I think you’re all on the wrong track. Studying the riddle, I believe the answer is not an actual creature but an emotion or feeling… the answer is something like ‘love’ (although not love of course as it has only four letters)…

I can see where the specific animal alluded to by bibliophage fits SOME of the clues, but not all of them.

(don’t follow any of the links in this post, if you don’t want to spoil the riddle)

The critter I’m thinking of fits all of the clues exactly, if one allows for the KJV translation. First animal mentioned as being created, no hands, feet, or legs, a true living being, named by Adam (but then, that doesn’t say much), seldom appearing on Earth, at one point in the Bible God put a soul in one, travels from pole to pole (not quite accurate, but close enough, especially to 19th century knowledge), light produced from dead ones. All the rhetoric about “I can’t understand the Bible, I don’t have free will, etc.” are just because it’s a “mere” animal, not a human. On actually looking it up, by the way, bibliophage is right: The usage in Job does refer to this particular creature. I was thinking of a different passage.

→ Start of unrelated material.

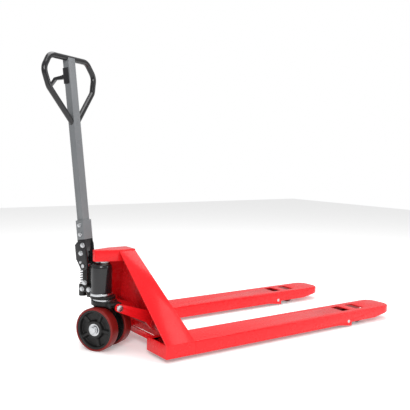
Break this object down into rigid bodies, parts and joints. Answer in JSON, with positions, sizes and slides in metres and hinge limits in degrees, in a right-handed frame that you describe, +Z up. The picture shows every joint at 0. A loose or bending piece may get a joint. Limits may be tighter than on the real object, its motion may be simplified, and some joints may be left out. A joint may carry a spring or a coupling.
{
  "type": "pallet jack",
  "caption": "Hand pallet truck with a pair of lifting forks, a steered hydraulic pump unit on wheels and a tall loop handle.",
  "frame": {"origin": "bottom centre of the whole truck's bounding box, on the floor", "axes": "+X towards the fork tips, +Y to the truck's left, +Z up"},
  "size_m": [1.7466, 0.685, 1.2577],
  "materials": {
    "red_paint": "gloss enamel",
    "black_paint": "gloss black enamel",
    "cast_black": "black cast finish",
    "grey_paint": "satin grey enamel",
    "red_tread": "polyurethane tread",
    "bright_steel": "zinc-plated steel",
    "chrome_rod": "hard chrome"
  },
  "bodies": {
    "chassis": {"left_fork_blade": "red_paint", "right_fork_blade": "red_paint", "left_heel": "red_paint", "right_heel": "red_paint", "left_side_plate": "red_paint", "right_side_plate": "red_paint", "front_panel": "red_paint", "head": "red_paint", "ram_socket": "red_paint", "lift_ram": "chrome_rod", "lower_cross_member": "red_paint", "rocker_brackets": "red_paint", "rocker_bushes": "bright_steel", "yoke_pins": "bright_steel"},
    "rocker": {"rocker_shaft": "red_paint", "rocker_arms": "red_paint", "link_pins": "bright_steel", "rocker_cranks": "red_paint", "crank_pins": "bright_steel"},
    "left_push_rod": {"left_push_rod": "black_paint"},
    "right_push_rod": {"right_push_rod": "black_paint"},
    "left_yoke": {"left_roller_yoke": "black_paint", "left_roller_axle": "bright_steel"},
    "right_yoke": {"right_roller_yoke": "black_paint", "right_roller_axle": "bright_steel"},
    "left_load_roller": {"left_roller_tyre": "red_tread", "left_roller_core": "bright_steel", "left_roller_bearings": "bright_steel"},
    "right_load_roller": {"right_roller_tyre": "red_tread", "right_roller_core": "bright_steel", "right_roller_bearings": "bright_steel"},
    "carrier": {"carrier": "black_paint"},
    "pump": {"thrust_bearing": "bright_steel", "pump_base": "black_paint", "lift_cylinder": "bright_steel", "oil_reservoir": "black_paint", "reservoir_ring": "bright_steel", "gland_nut": "bright_steel", "pump_fasteners": "bright_steel", "handle_pivot_pin": "bright_steel", "steer_axle": "bright_steel", "plunger_spring": "bright_steel"},
    "plunger": {"pump_plunger": "chrome_rod"},
    "valve_lever": {"valve_lever": "bright_steel"},
    "release_link": {"release_link": "bright_steel"},
    "handle": {"handle_base": "black_paint", "handle_stem": "grey_paint", "stem_sleeve": "grey_paint", "handle_bolts": "bright_steel", "handle_loop": "black_paint", "lever_bracket": "black_paint"},
    "cam_roller": {"cam_roller": "bright_steel"},
    "control_lever": {"control_lever": "black_paint"},
    "release_rod": {"release_rod": "bright_steel"},
    "left_wheel": {"left_wheel_tyre": "red_tread", "left_wheel_hub": "cast_black", "left_wheel_bearings": "bright_steel"},
    "right_wheel": {"right_wheel_tyre": "red_tread", "right_wheel_hub": "cast_black", "right_wheel_bearings": "bright_steel"}
  },
  "joints": [
    {"name": "lift", "type": "slide", "parent": "chassis", "child": "carrier", "axis": [0, 0, -1], "range_m": [0, 0.11]},
    {"name": "steer", "type": "hinge", "parent": "carrier", "child": "pump", "pos_m": [-0.62166, 0, 0.21], "axis": [0, 0, 1], "range_deg": [-30.2, 149.8]},
    {"name": "rocker_swing", "type": "hinge", "parent": "chassis", "child": "rocker", "pos_m": [-0.42666, 0, 0.1], "axis": [0, -1, 0], "range_deg": [0, 33.06]},
    {"name": "left_yoke_swing", "type": "hinge", "parent": "chassis", "child": "left_yoke", "pos_m": [0.54834, 0.2625, 0.03], "axis": [0, 1, 0], "range_deg": [0, 64.93]},
    {"name": "left_push_rod_pivot", "type": "hinge", "parent": "rocker", "child": "left_push_rod", "pos_m": [-0.44005, 0.2625, 0.05486], "axis": [0, 1, 0], "range_deg": [0, 33.7]},
    {"name": "left_load_roller_spin", "type": "hinge", "parent": "left_yoke", "child": "left_load_roller", "pos_m": [0.66534, 0.2625, 0.037], "axis": [0, 1, 0], "continuous": true},
    {"name": "left_wheel_spin", "type": "hinge", "parent": "pump", "child": "left_wheel", "pos_m": [-0.57672, 0.02616, 0.093], "axis": [0.8643, 0.503, 0], "continuous": true},
    {"name": "right_yoke_swing", "type": "hinge", "parent": "chassis", "child": "right_yoke", "pos_m": [0.54834, -0.2625, 0.03], "axis": [0, 1, 0], "range_deg": [0, 64.93]},
    {"name": "right_push_rod_pivot", "type": "hinge", "parent": "rocker", "child": "right_push_rod", "pos_m": [-0.44005, -0.2625, 0.05486], "axis": [0, 1, 0], "range_deg": [0, 33.7]},
    {"name": "right_load_roller_spin", "type": "hinge", "parent": "right_yoke", "child": "right_load_roller", "pos_m": [0.66534, -0.2625, 0.037], "axis": [0, 1, 0], "continuous": true},
    {"name": "right_wheel_spin", "type": "hinge", "parent": "pump", "child": "right_wheel", "pos_m": [-0.6666, -0.02616, 0.093], "axis": [0.8643, 0.503, 0], "continuous": true},
    {"name": "handle_tilt", "type": "hinge", "parent": "pump", "child": "handle", "pos_m": [-0.66592, 0.07606, 0.352], "axis": [-0.8643, -0.503, 0], "range_deg": [0, 80], "stiffness_Nm_per_rad": 25, "springref_deg": -57.3},
    {"name": "cam_roller_spin", "type": "hinge", "parent": "handle", "child": "cam_roller", "pos_m": [-0.6744, 0.09062, 0.36614], "axis": [-0.8643, -0.503, 0], "continuous": true},
    {"name": "plunger_stroke", "type": "slide", "parent": "pump", "child": "plunger", "axis": [0, 0, -1], "range_m": [0, 0.02838], "deforming": ["plunger_spring"]},
    {"name": "control_lever_swing", "type": "hinge", "parent": "handle", "child": "control_lever", "pos_m": [-0.72778, 0.18234, 1.16631], "axis": [0.8643, 0.503, 0], "range_deg": [-15, 15], "stiffness_Nm_per_rad": 8},
    {"name": "release_rod_slide", "type": "slide", "parent": "handle", "child": "release_rod", "axis": [0.0569, -0.0978, -0.9936], "range_m": [-0.006, 0.006]},
    {"name": "release_link_slide", "type": "slide", "parent": "pump", "child": "release_link", "axis": [0, 0, -1], "range_m": [-0.006, 0.006]},
    {"name": "valve_lever_swing", "type": "hinge", "parent": "pump", "child": "valve_lever", "pos_m": [-0.65486, 0.05704, 0.222], "axis": [-0.8643, -0.503, 0], "range_deg": [-16, 16]}
  ],
  "couplings": [
    {"joint": "rocker_swing", "follows": "lift", "rad_per_m": 5.2438},
    {"joint": "left_yoke_swing", "follows": "lift", "rad_per_m": 10.3},
    {"joint": "left_push_rod_pivot", "follows": "lift", "rad_per_m": 5.3461},
    {"joint": "right_yoke_swing", "follows": "lift", "rad_per_m": 10.3},
    {"joint": "right_push_rod_pivot", "follows": "lift", "rad_per_m": 5.3461},
    {"joint": "plunger_stroke", "follows": "handle_tilt", "m_per_rad": 0.020256},
    {"joint": "release_rod_slide", "follows": "control_lever_swing", "m_per_rad": 0.022},
    {"joint": "release_link_slide", "follows": "control_lever_swing", "m_per_rad": 0.022},
    {"joint": "valve_lever_swing", "follows": "control_lever_swing", "ratio": 1}
  ]
}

Meanwhile, we’ve all missed the point of the OP, which was to ask whether the riddle is really as old as is claimed on that page, i.e., written in 1890. I don’t know any of the history of it, but some of the references would be more familiar to a person of that era than now. No reason to believe that it isn’t genuinely old.

It had been a long time since I had come across this riddle, and I misremembered what I had found several years ago. Yep, the actual answer is found (in singular and plural forms) exactly four times in the KJV. I was getting that confused with the other terms already mentioned. Hey, memory can be a funny thing.

But the original question still remains: Is this truly an ancient (19th century) riddle, or more recent, just claiming to be that old?